The man, aged in his 70s, owned a string of properties around the world and was concerned about what would happen to his assets if he lost the ability to manage his own affairs. By the LPA, he appointed three close friends and business associates to apply his wealth in his best interests if he was no longer able to make decisions for himself.
However, he had been 'in the driving seat' throughout his highly successful life and was not willing to give his attorneys free rein. In a seven-page document, he set out detailed restrictions on what they should, and should not, do with his assets. He also insisted that his lack of capacity to make decisions for himself had to be unequivocally confirmed by a psychiatrist before the attorneys could do anything at all.

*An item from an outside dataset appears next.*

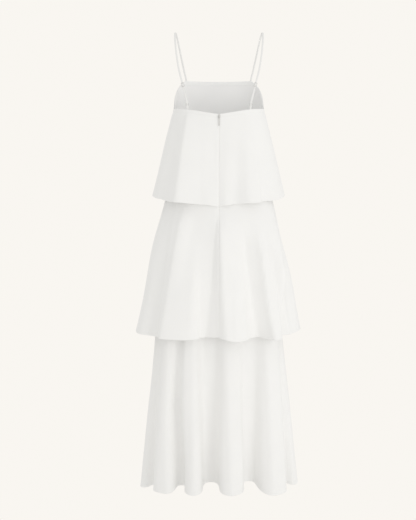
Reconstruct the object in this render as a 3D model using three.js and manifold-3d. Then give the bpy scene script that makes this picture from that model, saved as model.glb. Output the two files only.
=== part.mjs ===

When his lawyers tried to register the LPA, the Office of the Public Guardian (OPG) refused on the basis that the conditions would render the arrangement unworkable. In overturning that decision, however, the Court of Protection gave effect to the pensioner's wishes, however unwise some might consider them to be.
Although the LPA would be 'less effective' due to the restrictions, the Court found that the pensioner was entitled to insist upon them 'for his own reassurance and peace of mind'. His preferences deserved to be treated with respect and the OPG had no right to 'make a paternalistic judgment on his behalf'. The LPA, as drafted, would not be ineffective and the OPG was directed to register it.